[Exercise requirements]: Without skipping anything, write out each record below exactly.

Source records
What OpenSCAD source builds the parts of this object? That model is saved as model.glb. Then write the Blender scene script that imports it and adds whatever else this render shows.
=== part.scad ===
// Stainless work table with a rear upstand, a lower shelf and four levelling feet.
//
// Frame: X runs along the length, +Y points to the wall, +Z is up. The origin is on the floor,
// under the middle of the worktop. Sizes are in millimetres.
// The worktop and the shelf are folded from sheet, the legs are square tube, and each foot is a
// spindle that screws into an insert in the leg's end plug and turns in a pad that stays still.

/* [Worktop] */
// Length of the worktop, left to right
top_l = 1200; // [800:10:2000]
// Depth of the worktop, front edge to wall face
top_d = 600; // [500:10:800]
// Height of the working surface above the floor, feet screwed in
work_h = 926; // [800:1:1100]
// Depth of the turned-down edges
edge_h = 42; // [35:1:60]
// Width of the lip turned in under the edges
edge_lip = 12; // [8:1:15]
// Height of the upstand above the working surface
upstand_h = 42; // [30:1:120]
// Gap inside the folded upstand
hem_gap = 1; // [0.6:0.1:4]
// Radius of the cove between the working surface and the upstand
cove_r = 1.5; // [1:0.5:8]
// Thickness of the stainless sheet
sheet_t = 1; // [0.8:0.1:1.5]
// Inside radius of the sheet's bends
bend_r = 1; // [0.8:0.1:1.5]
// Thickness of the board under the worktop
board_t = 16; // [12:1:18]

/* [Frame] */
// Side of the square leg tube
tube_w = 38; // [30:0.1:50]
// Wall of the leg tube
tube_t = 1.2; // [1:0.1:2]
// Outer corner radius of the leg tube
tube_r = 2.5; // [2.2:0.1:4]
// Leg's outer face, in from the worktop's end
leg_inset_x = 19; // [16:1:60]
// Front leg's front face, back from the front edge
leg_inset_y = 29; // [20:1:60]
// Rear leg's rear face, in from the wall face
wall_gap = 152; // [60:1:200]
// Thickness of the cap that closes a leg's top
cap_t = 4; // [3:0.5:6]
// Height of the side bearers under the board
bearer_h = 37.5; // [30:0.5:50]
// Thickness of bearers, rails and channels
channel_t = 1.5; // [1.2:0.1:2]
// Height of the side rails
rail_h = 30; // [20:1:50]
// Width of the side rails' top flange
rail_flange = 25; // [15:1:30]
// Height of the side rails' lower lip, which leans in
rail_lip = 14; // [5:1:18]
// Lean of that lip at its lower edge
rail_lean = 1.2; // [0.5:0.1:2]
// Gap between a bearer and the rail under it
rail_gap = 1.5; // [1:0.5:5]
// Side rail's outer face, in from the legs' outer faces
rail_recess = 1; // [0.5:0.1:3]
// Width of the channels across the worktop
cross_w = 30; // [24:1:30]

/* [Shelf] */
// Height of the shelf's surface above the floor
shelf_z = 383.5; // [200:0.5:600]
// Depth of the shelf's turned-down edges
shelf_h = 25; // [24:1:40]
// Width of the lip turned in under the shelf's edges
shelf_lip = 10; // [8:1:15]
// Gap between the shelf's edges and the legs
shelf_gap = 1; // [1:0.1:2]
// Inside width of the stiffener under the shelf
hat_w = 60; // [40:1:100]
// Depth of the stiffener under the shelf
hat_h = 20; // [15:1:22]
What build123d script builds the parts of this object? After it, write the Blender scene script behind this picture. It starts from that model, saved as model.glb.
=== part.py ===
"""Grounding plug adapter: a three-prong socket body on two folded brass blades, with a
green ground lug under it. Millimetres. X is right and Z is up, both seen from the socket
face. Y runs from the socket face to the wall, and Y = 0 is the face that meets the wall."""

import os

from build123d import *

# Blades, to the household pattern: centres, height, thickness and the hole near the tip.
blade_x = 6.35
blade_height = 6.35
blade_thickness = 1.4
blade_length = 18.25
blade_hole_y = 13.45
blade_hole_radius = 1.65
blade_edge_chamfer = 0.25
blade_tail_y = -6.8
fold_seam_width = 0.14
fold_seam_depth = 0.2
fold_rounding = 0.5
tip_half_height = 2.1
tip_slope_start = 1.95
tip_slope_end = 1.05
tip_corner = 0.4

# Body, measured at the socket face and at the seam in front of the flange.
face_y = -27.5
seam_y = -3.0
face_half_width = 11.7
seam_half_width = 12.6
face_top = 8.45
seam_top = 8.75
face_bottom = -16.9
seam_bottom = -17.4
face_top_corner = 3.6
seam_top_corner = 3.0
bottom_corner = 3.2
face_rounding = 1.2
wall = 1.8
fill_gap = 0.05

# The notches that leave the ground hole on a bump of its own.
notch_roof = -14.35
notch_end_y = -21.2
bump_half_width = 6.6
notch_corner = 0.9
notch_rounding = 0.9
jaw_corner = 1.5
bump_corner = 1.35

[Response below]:
What OpenSCAD source builds the parts of this object? That model is saved as model.glb. Then write the Blender scene script that imports it and adds whatever else this render shows.
=== part.scad ===
// Stainless work table with a rear upstand, a lower shelf and four levelling feet.
//
// Frame: X runs along the length, +Y points to the wall, +Z is up. The origin is on the floor,
// under the middle of the worktop. Sizes are in millimetres.
// The worktop and the shelf are folded from sheet, the legs are square tube, and each foot is a
// spindle that screws into an insert in the leg's end plug and turns in a pad that stays still.

/* [Worktop] */
// Length of the worktop, left to right
top_l = 1200; // [800:10:2000]
// Depth of the worktop, front edge to wall face
top_d = 600; // [500:10:800]
// Height of the working surface above the floor, feet screwed in
work_h = 926; // [800:1:1100]
// Depth of the turned-down edges
edge_h = 42; // [35:1:60]
// Width of the lip turned in under the edges
edge_lip = 12; // [8:1:15]
// Height of the upstand above the working surface
upstand_h = 42; // [30:1:120]
// Gap inside the folded upstand
hem_gap = 1; // [0.6:0.1:4]
// Radius of the cove between the working surface and the upstand
cove_r = 1.5; // [1:0.5:8]
// Thickness of the stainless sheet
sheet_t = 1; // [0.8:0.1:1.5]
// Inside radius of the sheet's bends
bend_r = 1; // [0.8:0.1:1.5]
// Thickness of the board under the worktop
board_t = 16; // [12:1:18]

/* [Frame] */
// Side of the square leg tube
tube_w = 38; // [30:0.1:50]
// Wall of the leg tube
tube_t = 1.2; // [1:0.1:2]
// Outer corner radius of the leg tube
tube_r = 2.5; // [2.2:0.1:4]
// Leg's outer face, in from the worktop's end
leg_inset_x = 19; // [16:1:60]
// Front leg's front face, back from the front edge
leg_inset_y = 29; // [20:1:60]
// Rear leg's rear face, in from the wall face
wall_gap = 152; // [60:1:200]
// Thickness of the cap that closes a leg's top
cap_t = 4; // [3:0.5:6]
// Height of the side bearers under the board
bearer_h = 37.5; // [30:0.5:50]
// Thickness of bearers, rails and channels
channel_t = 1.5; // [1.2:0.1:2]
// Height of the side rails
rail_h = 30; // [20:1:50]
// Width of the side rails' top flange
rail_flange = 25; // [15:1:30]
// Height of the side rails' lower lip, which leans in
rail_lip = 14; // [5:1:18]
// Lean of that lip at its lower edge
rail_lean = 1.2; // [0.5:0.1:2]
// Gap between a bearer and the rail under it
rail_gap = 1.5; // [1:0.5:5]
// Side rail's outer face, in from the legs' outer faces
rail_recess = 1; // [0.5:0.1:3]
// Width of the channels across the worktop
cross_w = 30; // [24:1:30]

/* [Shelf] */
// Height of the shelf's surface above the floor
shelf_z = 383.5; // [200:0.5:600]
// Depth of the shelf's turned-down edges
shelf_h = 25; // [24:1:40]
// Width of the lip turned in under the shelf's edges
shelf_lip = 10; // [8:1:15]
// Gap between the shelf's edges and the legs
shelf_gap = 1; // [1:0.1:2]
// Inside width of the stiffener under the shelf
hat_w = 60; // [40:1:100]
// Depth of the stiffener under the shelf
hat_h = 20; // [15:1:22]
What build123d script builds the parts of this object? After it, write the Blender scene script behind this picture. It starts from that model, saved as model.glb.
=== part.py ===
"""Grounding plug adapter: a three-prong socket body on two folded brass blades, with a
green ground lug under it. Millimetres. X is right and Z is up, both seen from the socket
face. Y runs from the socket face to the wall, and Y = 0 is the face that meets the wall."""

import os

from build123d import *

# Blades, to the household pattern: centres, height, thickness and the hole near the tip.
blade_x = 6.35
blade_height = 6.35
blade_thickness = 1.4
blade_length = 18.25
blade_hole_y = 13.45
blade_hole_radius = 1.65
blade_edge_chamfer = 0.25
blade_tail_y = -6.8
fold_seam_width = 0.14
fold_seam_depth = 0.2
fold_rounding = 0.5
tip_half_height = 2.1
tip_slope_start = 1.95
tip_slope_end = 1.05
tip_corner = 0.4

# Body, measured at the socket face and at the seam in front of the flange.
face_y = -27.5
seam_y = -3.0
face_half_width = 11.7
seam_half_width = 12.6
face_top = 8.45
seam_top = 8.75
face_bottom = -16.9
seam_bottom = -17.4
face_top_corner = 3.6
seam_top_corner = 3.0
bottom_corner = 3.2
face_rounding = 1.2
wall = 1.8
fill_gap = 0.05

# The notches that leave the ground hole on a bump of its own.
notch_roof = -14.35
notch_end_y = -21.2
bump_half_width = 6.6
notch_corner = 0.9
notch_rounding = 0.9
jaw_corner = 1.5
bump_corner = 1.35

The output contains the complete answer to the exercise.